In a very long playbook, for example, to run only tasks and blocks tagged configuration and packages:

ansible-playbook example.yml --tags "configuration,packages"


To not run the tagged packages but all other tasks:

ansible-playbook example.yml --skip-tags "packages"

Preview the Results

Preview the Results

When running a role or playbook, you may not know or recall which tasks have which tags, if any tags exist at all. 

Ansible provides two command-line flags for ansible-playbook that aid in the management of tagged playbooks:

  • --list-tags - This is used to generate a list of available tags.
  • --list-tasks - This when used with --tags tag name or --skip-tags tag name, is used to generate a preview of tagged tasks.
     

Below are the examples to preview the tags used:

ansible-playbook example.yml --list-tags
ansible-playbook example.yml --tags "configuration,packages" --list-tasks

Frequently Asked Questions

What exactly are tags?

When dealing with a large playbook, it is sometimes more convenient to run only a portion of it than the full thing. That's why tags exist.

In terms of tags, how do you filter out tasks?

Tasks can be filtered in one of two ways: (i) On the command line, use the -tags or -skip-tags arguments. (ii)Use the TAGS_RUN and TAGS_SKIP parameters in Ansible configuration settings.

How to set up Ansible?

To set up Ansible, you can use Python installer or a Linux-based installation process, like apt or yum.

What is a "playbook" in Ansible?

A playbook is made up of YAML-based files that use scripts to transmit commands to distant machines. Rather than utilizing individual commands to setup computers remotely via the command line, developers can create entire complicated environments by delivering a script to the needed systems. Playbooks are the tool's building blocks.
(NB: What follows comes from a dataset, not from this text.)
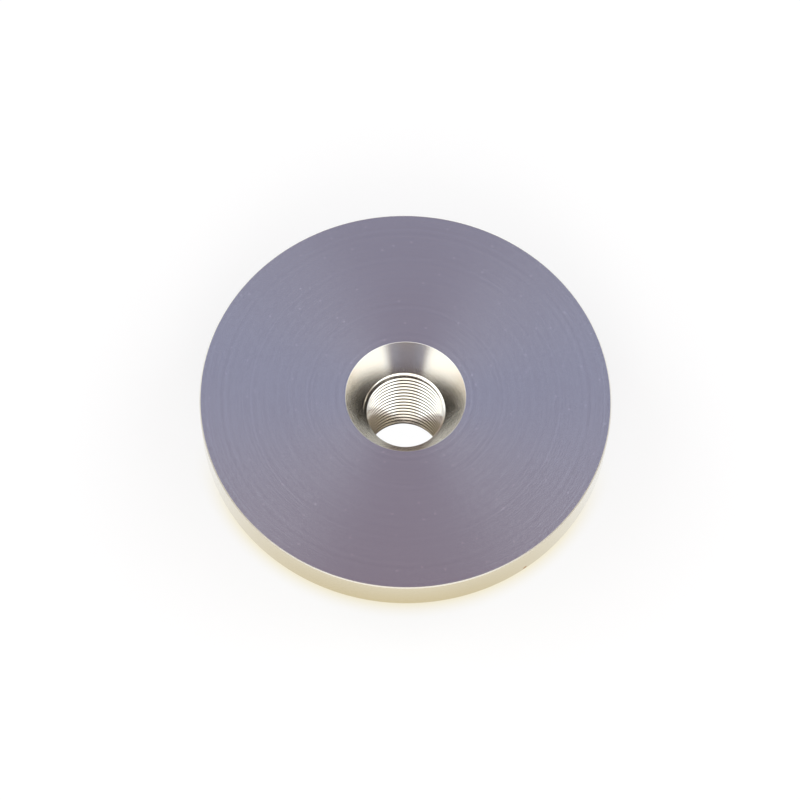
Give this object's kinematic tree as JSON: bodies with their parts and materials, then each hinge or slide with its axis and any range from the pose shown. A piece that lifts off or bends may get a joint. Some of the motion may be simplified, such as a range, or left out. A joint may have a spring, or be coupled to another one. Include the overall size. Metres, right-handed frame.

What are Ansible server requirements?

A virtual machine with Linux installed, and Python version 2.6 or higher is required.

Conclusion

In this article, we had a detailed look at Ansible Tags. We started with an introduction to Ansible playbooks which are the building blocks of this technology. We then discussed tags in detail and how we could use them. This article also explains the special tags in Ansible and command line options for skipping and selecting tags.